DiMaggio, 81, did not respond to an interview request for this article, but his teammates said playing first base wounded his immense pride. "After the game, I remember the look on his face," said Bauer, 74. "He was perspiring very freely. He was very nervous."
Bauer, who had sprained his ankle playing the outfield, ended DiMaggio's trauma. With Bauer out of the lineup, DiMaggio was back in center field. "He said I did him a heck of a favor," Bauer said.
The first base experiment was over, but the tension between Stengel and DiMaggio wasn't. Stengel, despite proclaiming that DiMaggio was "the greatest player I ever managed," continued to clash with his star.
Many saw their relationship -- much like the modern media view Johnson's dealings with Ripken -- as a new manager's struggle for the leadership of the team.
"DiMaggio was a spiritual leader," Coleman said. "This was the guy you wanted to impress more than your manager."

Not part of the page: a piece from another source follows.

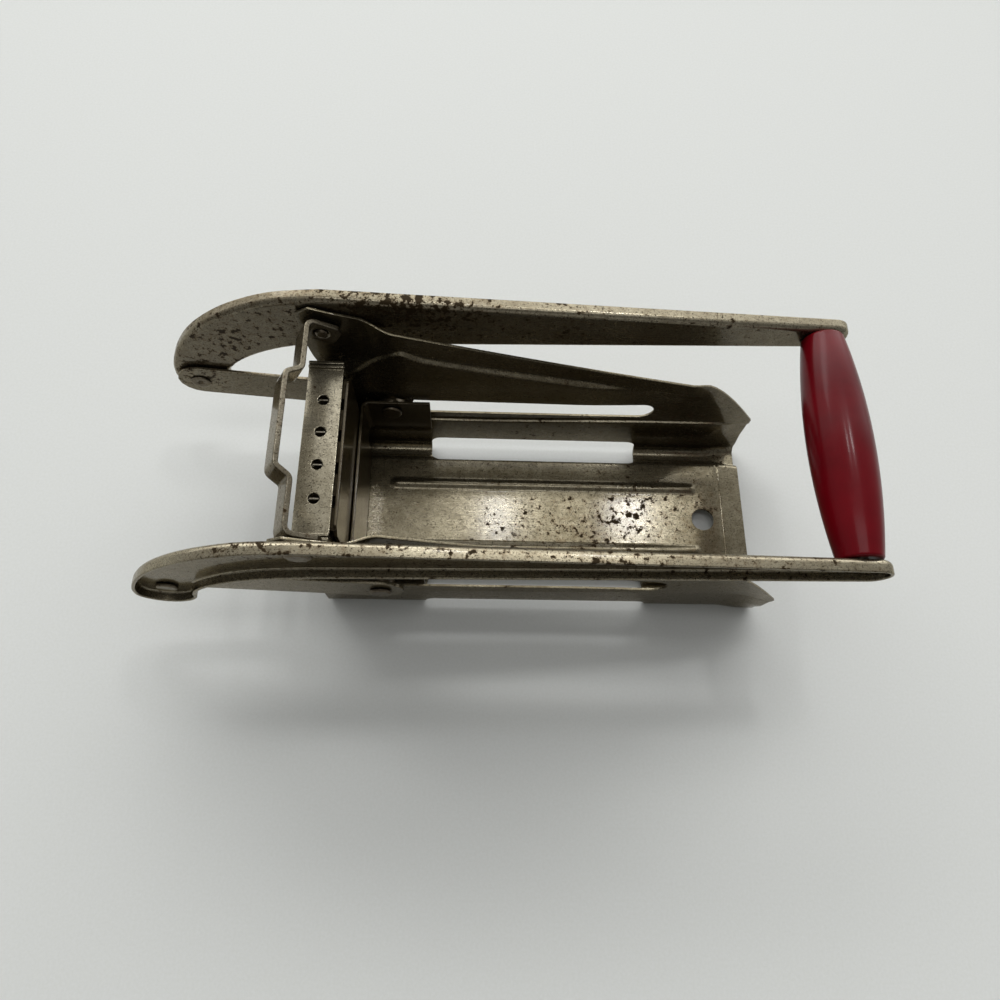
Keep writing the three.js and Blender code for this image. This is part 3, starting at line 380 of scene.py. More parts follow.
def painted_wood():
    r = Recipe("dark_red_gloss_paint")
    drift = r.noise(DRIFT, detail=4)
    rings = r.noise(1.0, detail=3, at=r.stretched(*RINGS))
    waves = r.noise(WAVES, detail=3)
    scratches = r.noise(1.0, detail=3, at=r.stretched(*SCRATCHES))
    return r.set(
        Base_Color=r.blend(r.between(drift, 0.35, 0.7), RED, DEEP_RED),
        Roughness=r.between(scratches, 0.5, 0.85, 0.28, 0.38),
        Normal=r.bump(rings, 0.06, 0.15 * MM, r.bump(waves, 0.1, 0.6 * MM)),
        Specular_IOR_Level=PAINT_GLOSS,
        Coat_Weight=PAINT_COAT,
        Coat_Roughness=PAINT_COAT_ROUGHNESS,
    )


finishes["painted_wood"] = painted_wood()
print("red paint nodes:", len(finishes["painted_wood"].node_tree.nodes))

# %% [markdown]
# ## Putting a finer piece in a packed piece's place
#
# The packed pieces are exact but plain: flat facets that meet in sharp edges. A made edge is never
# that sharp, and its small round is what catches the light. Each piece is therefore made again
# as a finer mesh at the same size and place, and stands in for the packed one.

# %% A helper that hands a finer piece over
def stand_in(name, mesh):
    """The new object for a packed piece, on its body. A finish under its own name comes first."""
    mesh.polygons.foreach_set("use_smooth", [True] * len(mesh.polygons))
    mesh.update()
    piece = bpy.data.objects.new(f"{name}_fine", mesh)
    scene.collection.objects.link(piece)
    mesh.materials.clear()
    mesh.materials.append(finishes.get(name, finishes[slots[name]]))
    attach(piece, bodies[name])
    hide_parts(name)
    return piece


def keep_flats(piece):
    """Lets large faces rule the shading, so that flats stay flat and only edges look round."""
    weighted = piece.modifiers.new("flats", "WEIGHTED_NORMAL")
    weighted.keep_sharp = True


print("packed pieces to stand in for:", len(slots))

# %% [markdown]
# ## The trough
#
# The trough is one sheet of steel, a millimetre thick. A press folds it into a floor with a round
# foot along each side and two walls, and squeezes ribs, a joggle and a raised head into it. Its
# packed solid has few facets, and soft press lines need many. So the sheet is drawn again the way
# a press shapes it: a cross-section in small steps, which changes along the length.

# %% Sizes of the trough in millimetres, with X from the lever's pivot
low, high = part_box("frame")
SHEET = 1.0
WING_REACH = 0.6
REAR_EDGE = (high.x - pivot.x) / MM - WING_REACH
HEAD_LEAD = 3.7
WALL_FRONT = (low.x - pivot.x) / MM + HEAD_LEAD
HEAD_STEP, STRIP_STEP, LOWER_STEP = 3.0, 0.9, 1.1
WALL_MID = high.y / MM - HEAD_STEP - SHEET / 2
PIVOT_HEIGHT = pivot.z / MM
HEAD_TOP = high.z / MM
TAIL_START, TAIL_HEIGHT = 145.5, 56.1
print("trough runs from", round(WALL_FRONT, 1), "to", round(REAR_EDGE, 1), "mm behind the pivot")

# %% [markdown]
# ## Edges and press lines of the wall
#
# The wall's upper edge slopes down from the head and curves into the wing. Below it runs the press
# line, where the sheet steps in from the head's panel, and near the floor a joggle, a small step
# that stiffens the wall. A sculptor's brush could draw these lines, but each is a height that
# depends on the place along the trough, so short functions say it exactly.

# %% Upper edge and joggle
HEAD_CORNER = 4.8
TAIL_SAG, WING_TIP, WING_CURVE = 1.5, 25.4, 1.3
JOGGLE, JOGGLE_RISE, JOGGLE_WIDTH = 24.2, 2.8, 0.5
JOGGLE_CLIMB = (50, 140)
JOGGLE_DIP, JOGGLE_DIP_START = 1, 155


def ease(value, start, end):
    """0 before the start, 1 after the end, and a soft step between."""
    share = min(1.0, max(0.0, (value - start) / (end - start)))
    return share * share * (3 - 2 * share)


def mix(a, b, share):
    return a + (b - a) * share


def wall_top(x):
    """Upper edge of the wall: a long slope with a slight sag, then the curve of the wing."""
    slope_start = WALL_FRONT - HEAD_LEAD + HEAD_CORNER
    along = (x - slope_start) / (TAIL_START - slope_start)
    if along <= 1:
        return mix(HEAD_TOP, TAIL_HEIGHT, along) - TAIL_SAG * 4 * along * (1 - along)
    wing = (x - TAIL_START) / (REAR_EDGE + WING_REACH - TAIL_START)
    return mix(TAIL_HEIGHT, WING_TIP, wing**WING_CURVE)


def joggle_height(x):
    """Height of the joggle: it climbs a little to the rear and dips again into the wing."""
    dip = (JOGGLE_RISE + JOGGLE_DIP) * ease(x, JOGGLE_DIP_START, REAR_EDGE)
    return JOGGLE + JOGGLE_RISE * ease(x, *JOGGLE_CLIMB) - dip


print("upper edge at the wing:", round(wall_top(TAIL_START), 1), "mm high")

# %% Press line and what it steps between
HEAD_RADIUS, HEAD_BLEND, HEAD_BELOW, HEAD_CENTRE = 18.6, 12.0, 28.9, 8.0
HEAD_RUN = (3, 28.5)
PEAK_HEIGHT, PEAK_PLACE, PEAK_WIDTH = 2.6, 26.5, 5
STRIP_FRONT, STRIP_REAR = 13.2, 8.9
PANEL_END = TAIL_START - 7
LEAN, LEAN_RUN = 2.5, 45.0
LEAN_START = (HEAD_RADIUS - 4, HEAD_RADIUS + 10)


def press_line(x):
    """Height of the pressed line, which follows the upper edge and dips under the head."""
    strip = mix(STRIP_FRONT, STRIP_REAR, ease(x, HEAD_RADIUS, TAIL_START))
    base = joggle_height(x) + JOGGLE_WIDTH / 2
    edge = wall_top(x) - base
    taper = min(strip / edge, 1 - STRIP_REAR / (TAIL_HEIGHT - JOGGLE))
    behind = base + edge * (1 - taper)
    peak = PEAK_HEIGHT * math.exp(-(((x - PEAK_PLACE) / PEAK_WIDTH) ** 2))
    return mix(PIVOT_HEIGHT - HEAD_BELOW, behind, ease(x, *HEAD_RUN)) + peak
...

Stengel still controlled DiMaggio's spot in the lineup. Just as Johnson moved Ripken to seventh in the batting order and removed him from the eighth inning of a close game, Stengel made similar moves with DiMaggio in 1950.
After the first base experiment failed, Stengel moved DiMaggio from fourth to fifth in the batting order, causing what Coleman described as a permanent breach in their relationship.
"The one thing that got Joe angry was when [Stengel] hit him fifth instead of fourth," Coleman said. "The fourth spot was Joe's. He always hit fourth."
In mid-August, Stengel benched DiMaggio, who was hitting .279 and in a 4-for-38 slump.
DiMaggio responded much as Ripken, who had a career-high three-homer, eight-RBI game Tuesday in Seattle, did during the third base controversy -- with his bat.
DiMaggio hit .400 the next two weeks and .373 in September. He also made a triumphant return Sept. 10 to Washington's Griffith Stadium.
That day, DiMaggio became the first player in major-league history to hit three home runs at the Senators' cavernous ballpark, where the left-field fence was 405 feet from home plate.
The Yankees won a second straight World Series under Stengel in 1950, which was DiMaggio's last great offensive season -- .301, 32 home runs, 122 RBIs -- before he retired after 1951.
"Joe was just about through," Rizzuto said. "I don't think Cal is anywhere near through."
Ripken turns 36 this season, just as DiMaggio did in 1950. Rizzuto said moving Ripken from shortstop to third base would cause a similar uproar.
"If it happened with Cal, the same thing would happen," Rizzuto said.